A pressão militar das forças internacionais —capacetes azuis da Minusca, a missão de manutenção de paz da ONU na RCA, e soldados franceses— levou os líderes desses dois grupos, teoricamente inimigos, mas que compartilham interesses em comum, a aceitarem o jogo democrático e a submeter suas reivindicações às futuras autoridades.
"A comunidade internacional é mais forte que nós. Vamos deixar a população votar livremente e esperar o presidente eleito para conversar com ele sobre nosso desarmamento. Nós entendemos que a comunidade internacional quer se livrar do problema e vocês verão que após a eleição isso vai afundar", prevê o "general" Abdoulaye Hissène, um dos líderes da ex-Séléka do PK5.
Títulos de eleitores clandestinos
A ameaça de uma eleição impedida por grupos armados parece ter passado, mas outros obstáculos ainda deverão ser superados. As cédulas de votação fabricadas no exterior só chegaram a Bangui alguns dias antes da eleição, e estão sendo encaminhadas agora.
"De carro, de moto, de bicicleta ou de canoa, esse material crucial será enviado para toda a extensão do território", prometia na segunda-feira (28) Julius Ngouade-Baba, relator-geral da Agência Nacional das Eleições (ANE). Uma outra fonte considerava que "seria um milagre" se a votação fosse realizada em 80% dos 5.687 postos de votação. A principal preocupação é com as legislativas, para as quais as cédulas de 37 das 140 circunscrições ainda não haviam deixado a capital na segunda-feira.
Outro problema a ser resolvido urgentemente é o do nível dos fiscais de eleição. Treinamentos foram dados em caráter de urgência, presidentes de seções e assessores foram substituídos às pressas após o fiasco do referendo constitucional de dezembro, no qual quase metade dos relatórios de contagem de votos foram invalidados ou inutilizados porque, de acordo com fontes diversas, vários fiscais eram analfabetos.

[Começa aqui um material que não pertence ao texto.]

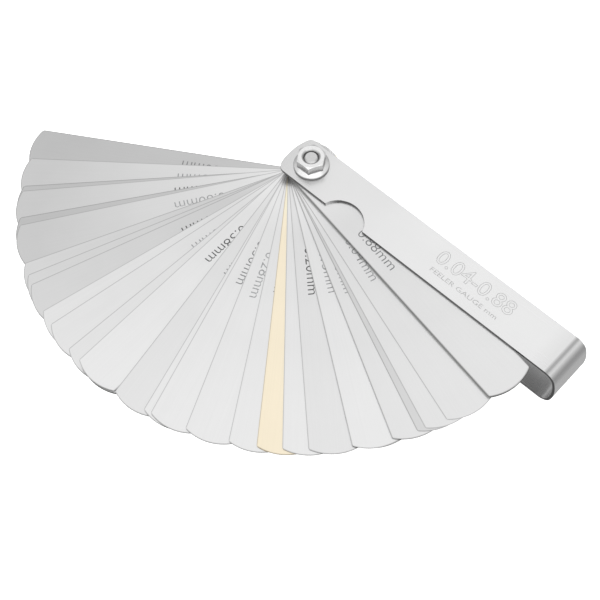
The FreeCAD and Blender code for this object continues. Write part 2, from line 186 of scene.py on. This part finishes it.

Uma outra fonte fala em sabotagem voluntária, pois estes não haviam recebido seus salários. Uma repetição dessas falhas mancharia gravemente a credibilidade das eleições.
Por fim, diversos candidatos se mostram abertamente preocupados com as fraudes, tendo constatado que há títulos de eleitores sendo vendidos clandestinamente. Eles também suspeitam da parcialidade das autoridades de transição que, por não poderem concorrer, estariam favorecendo um protegido.
Com um país onde não existe nem mesmo um esqueleto de administração, onde os grupos armados aguardam em emboscada, onde a economia está devastada e onde os servidores do Estado, no sentido primeiro do termo, não se mexem, "o futuro presidente, qualquer que seja ele, terá uma bomba-relógio nas mãos", admite o colaborador de um candidato. "Sem uma vontade firme das novas autoridades e um apoio maciço da comunidade internacional, não vamos sair dessa."